═════ INFORMATION SUPPLIED
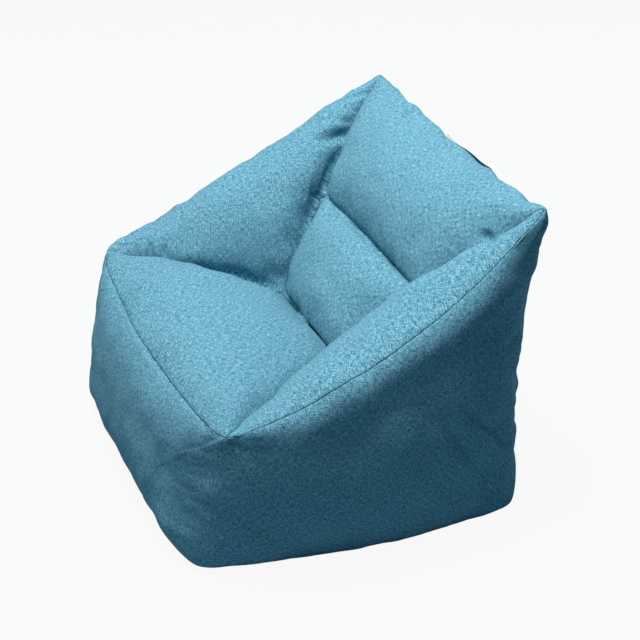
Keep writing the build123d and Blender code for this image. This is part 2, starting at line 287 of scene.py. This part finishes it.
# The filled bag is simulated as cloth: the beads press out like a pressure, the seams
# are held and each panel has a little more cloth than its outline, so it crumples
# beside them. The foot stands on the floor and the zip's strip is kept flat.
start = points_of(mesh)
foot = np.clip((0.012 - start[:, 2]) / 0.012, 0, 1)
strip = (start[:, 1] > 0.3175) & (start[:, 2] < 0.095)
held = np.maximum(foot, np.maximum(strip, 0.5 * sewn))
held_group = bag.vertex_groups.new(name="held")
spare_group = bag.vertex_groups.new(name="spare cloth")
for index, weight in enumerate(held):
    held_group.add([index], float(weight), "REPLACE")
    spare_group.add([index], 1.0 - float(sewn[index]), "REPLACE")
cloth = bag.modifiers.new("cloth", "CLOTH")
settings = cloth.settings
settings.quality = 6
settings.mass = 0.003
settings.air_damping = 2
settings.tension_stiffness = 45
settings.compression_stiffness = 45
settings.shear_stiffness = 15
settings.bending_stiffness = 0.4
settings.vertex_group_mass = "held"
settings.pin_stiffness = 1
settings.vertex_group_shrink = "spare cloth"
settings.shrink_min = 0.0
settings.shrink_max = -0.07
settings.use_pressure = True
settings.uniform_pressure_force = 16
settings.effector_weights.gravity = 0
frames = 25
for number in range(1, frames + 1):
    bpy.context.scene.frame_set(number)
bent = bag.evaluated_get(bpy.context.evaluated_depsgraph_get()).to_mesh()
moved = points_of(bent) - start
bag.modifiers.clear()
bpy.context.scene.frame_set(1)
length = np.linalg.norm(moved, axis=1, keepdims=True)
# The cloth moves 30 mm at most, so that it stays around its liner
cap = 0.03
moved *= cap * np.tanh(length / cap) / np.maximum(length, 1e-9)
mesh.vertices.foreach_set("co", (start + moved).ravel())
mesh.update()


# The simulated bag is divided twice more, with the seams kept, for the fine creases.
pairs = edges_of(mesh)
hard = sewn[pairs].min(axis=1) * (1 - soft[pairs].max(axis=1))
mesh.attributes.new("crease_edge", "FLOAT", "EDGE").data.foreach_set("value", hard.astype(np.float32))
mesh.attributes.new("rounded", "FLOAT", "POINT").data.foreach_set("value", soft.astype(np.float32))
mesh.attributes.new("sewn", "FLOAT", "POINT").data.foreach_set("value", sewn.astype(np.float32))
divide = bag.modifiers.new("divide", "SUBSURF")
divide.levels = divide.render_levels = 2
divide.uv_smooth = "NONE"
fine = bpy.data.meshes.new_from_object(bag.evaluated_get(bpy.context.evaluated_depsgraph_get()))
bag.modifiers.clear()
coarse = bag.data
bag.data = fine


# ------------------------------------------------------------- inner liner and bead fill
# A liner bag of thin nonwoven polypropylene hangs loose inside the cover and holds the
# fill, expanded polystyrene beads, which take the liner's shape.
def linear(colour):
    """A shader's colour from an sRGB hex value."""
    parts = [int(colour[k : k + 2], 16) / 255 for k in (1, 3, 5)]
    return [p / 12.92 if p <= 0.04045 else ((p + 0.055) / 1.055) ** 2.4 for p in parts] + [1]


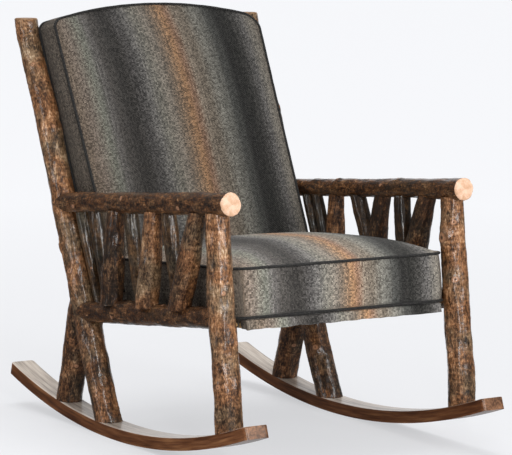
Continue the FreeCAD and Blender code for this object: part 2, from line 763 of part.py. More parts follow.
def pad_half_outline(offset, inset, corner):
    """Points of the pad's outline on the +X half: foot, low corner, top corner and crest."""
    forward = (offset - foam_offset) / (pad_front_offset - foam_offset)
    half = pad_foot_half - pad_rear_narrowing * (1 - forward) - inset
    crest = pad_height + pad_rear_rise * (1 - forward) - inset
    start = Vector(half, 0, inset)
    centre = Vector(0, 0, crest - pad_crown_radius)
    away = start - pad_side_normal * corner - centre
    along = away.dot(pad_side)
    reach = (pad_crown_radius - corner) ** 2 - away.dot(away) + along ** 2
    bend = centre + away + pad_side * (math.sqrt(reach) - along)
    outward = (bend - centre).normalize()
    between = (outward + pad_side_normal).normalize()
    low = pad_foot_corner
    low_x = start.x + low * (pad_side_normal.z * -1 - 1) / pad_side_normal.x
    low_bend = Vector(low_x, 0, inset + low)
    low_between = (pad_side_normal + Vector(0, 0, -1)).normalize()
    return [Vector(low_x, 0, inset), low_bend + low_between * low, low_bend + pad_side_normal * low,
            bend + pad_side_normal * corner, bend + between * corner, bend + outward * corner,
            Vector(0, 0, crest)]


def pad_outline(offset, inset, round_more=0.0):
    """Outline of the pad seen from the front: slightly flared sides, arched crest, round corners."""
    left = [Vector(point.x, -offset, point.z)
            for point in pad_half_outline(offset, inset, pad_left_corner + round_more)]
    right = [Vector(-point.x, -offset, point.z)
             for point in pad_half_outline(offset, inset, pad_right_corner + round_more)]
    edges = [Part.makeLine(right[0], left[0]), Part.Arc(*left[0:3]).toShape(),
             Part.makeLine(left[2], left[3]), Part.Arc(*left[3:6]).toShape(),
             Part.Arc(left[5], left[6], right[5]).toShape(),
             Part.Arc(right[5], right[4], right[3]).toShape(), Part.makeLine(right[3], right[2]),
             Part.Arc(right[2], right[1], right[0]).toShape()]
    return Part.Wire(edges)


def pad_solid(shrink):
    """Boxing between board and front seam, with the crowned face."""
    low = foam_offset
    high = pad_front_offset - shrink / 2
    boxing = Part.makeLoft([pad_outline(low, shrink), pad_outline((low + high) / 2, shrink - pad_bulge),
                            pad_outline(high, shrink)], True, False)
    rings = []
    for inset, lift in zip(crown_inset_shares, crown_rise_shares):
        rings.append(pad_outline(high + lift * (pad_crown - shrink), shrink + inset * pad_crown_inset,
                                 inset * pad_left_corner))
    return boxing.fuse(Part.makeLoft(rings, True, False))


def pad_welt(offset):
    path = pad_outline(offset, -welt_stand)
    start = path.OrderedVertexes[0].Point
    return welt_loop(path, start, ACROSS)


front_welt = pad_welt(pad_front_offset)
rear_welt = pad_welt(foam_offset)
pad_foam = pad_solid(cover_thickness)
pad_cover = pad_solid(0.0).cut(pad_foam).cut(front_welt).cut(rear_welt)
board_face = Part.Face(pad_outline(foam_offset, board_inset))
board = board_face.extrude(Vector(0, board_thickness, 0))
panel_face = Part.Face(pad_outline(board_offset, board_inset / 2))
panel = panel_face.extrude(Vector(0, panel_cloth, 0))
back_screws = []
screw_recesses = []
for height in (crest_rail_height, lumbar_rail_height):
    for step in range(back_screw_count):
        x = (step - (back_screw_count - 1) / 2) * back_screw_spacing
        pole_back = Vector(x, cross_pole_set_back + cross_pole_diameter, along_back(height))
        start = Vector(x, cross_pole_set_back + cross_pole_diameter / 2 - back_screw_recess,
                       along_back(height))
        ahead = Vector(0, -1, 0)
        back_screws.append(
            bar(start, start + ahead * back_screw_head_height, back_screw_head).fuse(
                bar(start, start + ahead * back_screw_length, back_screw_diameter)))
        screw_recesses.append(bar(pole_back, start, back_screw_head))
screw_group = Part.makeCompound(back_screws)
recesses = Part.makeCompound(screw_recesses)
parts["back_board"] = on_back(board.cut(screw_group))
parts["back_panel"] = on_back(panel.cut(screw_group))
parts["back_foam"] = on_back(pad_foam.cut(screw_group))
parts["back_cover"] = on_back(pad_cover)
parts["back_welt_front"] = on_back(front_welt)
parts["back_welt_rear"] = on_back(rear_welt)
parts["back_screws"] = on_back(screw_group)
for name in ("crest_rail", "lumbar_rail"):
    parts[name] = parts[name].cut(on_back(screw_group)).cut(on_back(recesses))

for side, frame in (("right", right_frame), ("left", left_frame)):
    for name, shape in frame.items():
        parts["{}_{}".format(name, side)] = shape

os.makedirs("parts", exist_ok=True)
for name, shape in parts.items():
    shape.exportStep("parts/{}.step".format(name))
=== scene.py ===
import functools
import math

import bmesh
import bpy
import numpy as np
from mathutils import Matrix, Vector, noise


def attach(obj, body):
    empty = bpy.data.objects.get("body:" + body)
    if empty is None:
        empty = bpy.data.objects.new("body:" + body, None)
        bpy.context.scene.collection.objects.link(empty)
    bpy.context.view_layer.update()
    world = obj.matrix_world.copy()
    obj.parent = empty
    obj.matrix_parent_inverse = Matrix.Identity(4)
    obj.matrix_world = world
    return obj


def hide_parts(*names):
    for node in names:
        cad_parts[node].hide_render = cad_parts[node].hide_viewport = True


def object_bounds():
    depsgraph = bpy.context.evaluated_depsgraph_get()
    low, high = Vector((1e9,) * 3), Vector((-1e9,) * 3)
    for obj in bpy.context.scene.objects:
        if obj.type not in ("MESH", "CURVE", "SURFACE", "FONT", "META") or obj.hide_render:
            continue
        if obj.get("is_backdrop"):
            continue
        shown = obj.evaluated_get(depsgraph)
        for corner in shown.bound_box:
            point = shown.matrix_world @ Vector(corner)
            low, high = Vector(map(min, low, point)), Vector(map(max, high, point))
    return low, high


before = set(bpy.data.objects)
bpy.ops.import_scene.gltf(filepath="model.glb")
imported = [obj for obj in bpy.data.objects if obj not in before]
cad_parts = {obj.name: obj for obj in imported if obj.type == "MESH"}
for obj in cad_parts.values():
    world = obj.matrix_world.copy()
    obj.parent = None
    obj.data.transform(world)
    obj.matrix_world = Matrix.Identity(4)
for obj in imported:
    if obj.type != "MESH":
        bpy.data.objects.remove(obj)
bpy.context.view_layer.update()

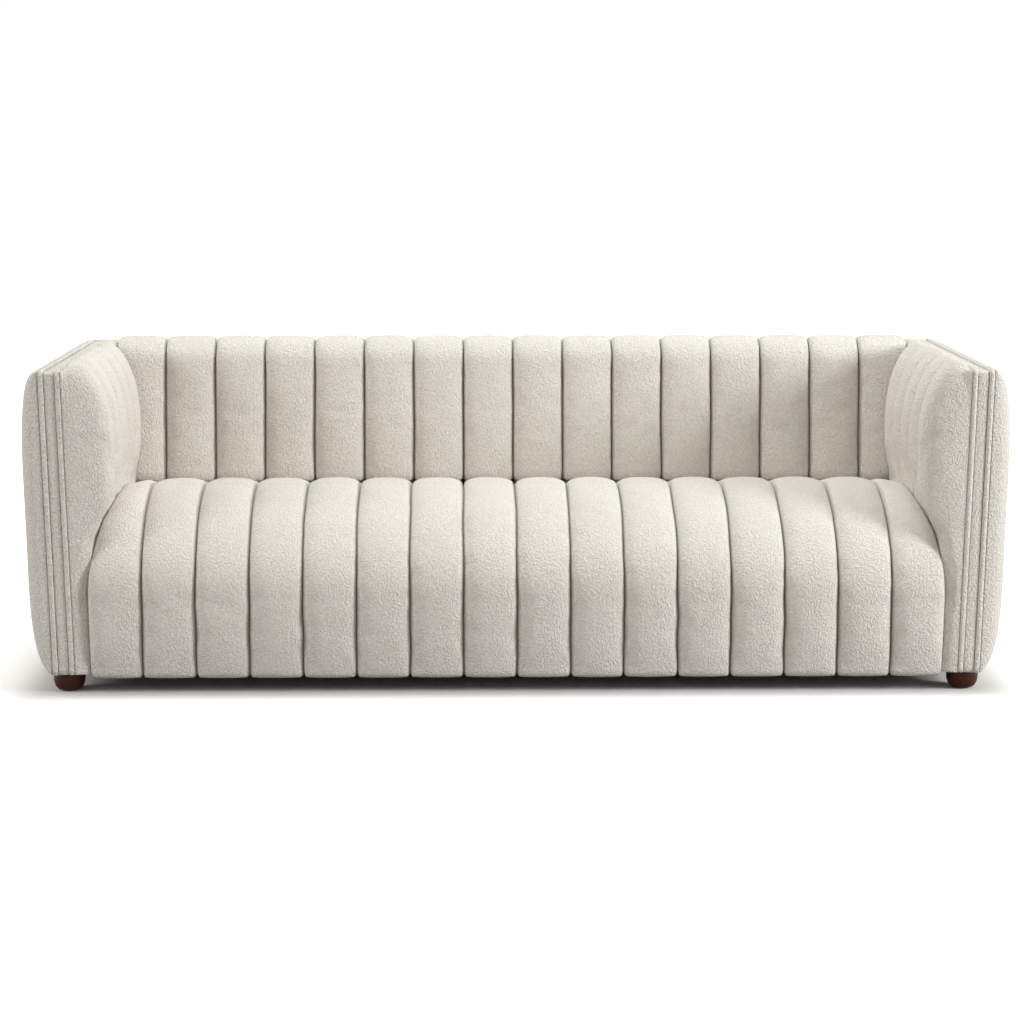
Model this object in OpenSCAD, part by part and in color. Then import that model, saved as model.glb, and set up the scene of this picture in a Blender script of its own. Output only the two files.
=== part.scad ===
══════════
DO THIS -
With both ends included, please retype exactly the lines from the line containing "Model this object" to the final line of the data.

RESULT FOR THIS EXERCISE -
Model this object in OpenSCAD, part by part and in color. Then import that model, saved as model.glb, and set up the scene of this picture in a Blender script of its own. Output only the two files.
=== part.scad ===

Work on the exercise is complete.